Good to know, thanks! I was originally considering a name more like "universal text finagler" but then I realised that there's already a well-known "UTF" (:


uft: Universal Finagler of Text, Universal Format Translator? unt: unt is not a transformer?


UTF itself is already short for "Unicode Transformation Format" and certainly predates any usage of the middle word by ML projects.


Almost every Show HN includes detractors complaining about namespace collisions or like parent, general name critiques. This is fine, I just wish it'd be towards the tail end of the thread since as a rule of thumb, such discussions are intellectually low-value.


It would be nice, albeit a bit tricky to implement, for downvotes to be optionally augmented with a choice from capped list of reasons. Among them, "it would be better if..." and "i have a different opinion", in addition to "this is badthink" and "this is offensive to me".


To take this idea one step further, each of those options could be attributed to a colour value. Then, instead of "greying out" the resulting comment would be an amalgam of the received votes, giving an indication of exactly what it was in particular that caused the comment to be downvoted. The stronger hues would then indicate a degree of consensus among the audience.

Of course, the same should be applied the other way, so when upvoting, one could also choose to assign a value for "this is good but could be improved", "I have a different opinion, but the above comment is worthy of consideration", "this is simply a correct take" and "this comment is pleasing to me".

And for the sake of readability, maybe instead of the whole comment being coloured, a marker could be applied before or after unadulterated text so that it remained accessible during the course of this process!

The challenge would be in deciding which colors represent what sentiment, as these days even our visible light spectrum seems to be corrupted by political/moral/tribal prejudgements. So perhaps it would do more harm than good. It may make for an interesting experiment, all the same.


It's also a concept in haskell but I don't think anybody would claim a monopoly on the idea of transforming things


coreutils did initially. but there's also grep, awk and perl.

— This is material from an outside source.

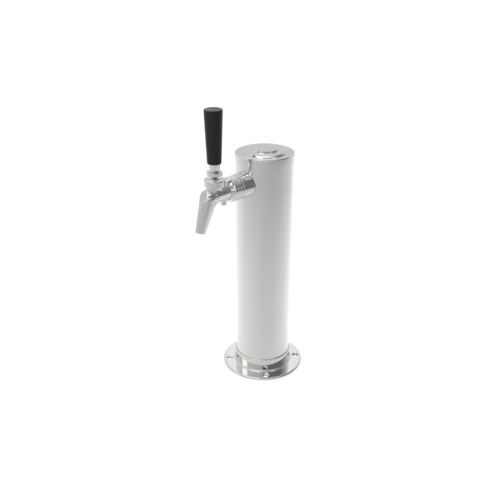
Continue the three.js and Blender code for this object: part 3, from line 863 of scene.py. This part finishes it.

this could be called tiny, huge, text transformer: thtt

tiny because functionality, and huge for java


I’m thinking it should be called Cockroach something something


Thanks! Also see rq: https://github.com/dflemstr/rq


What license is this code under? I'm just curious if I might be able to use it as part of a work project in the future.


I added a licence -- MIT!


What's the purpose of the help message screenshot? Couldn't you use a code block, like in all the other examples?


I could and probably should, it was just really lazy at the time it was written >~<


Isn't it more effort to do the screenshot than a simple copy+paste?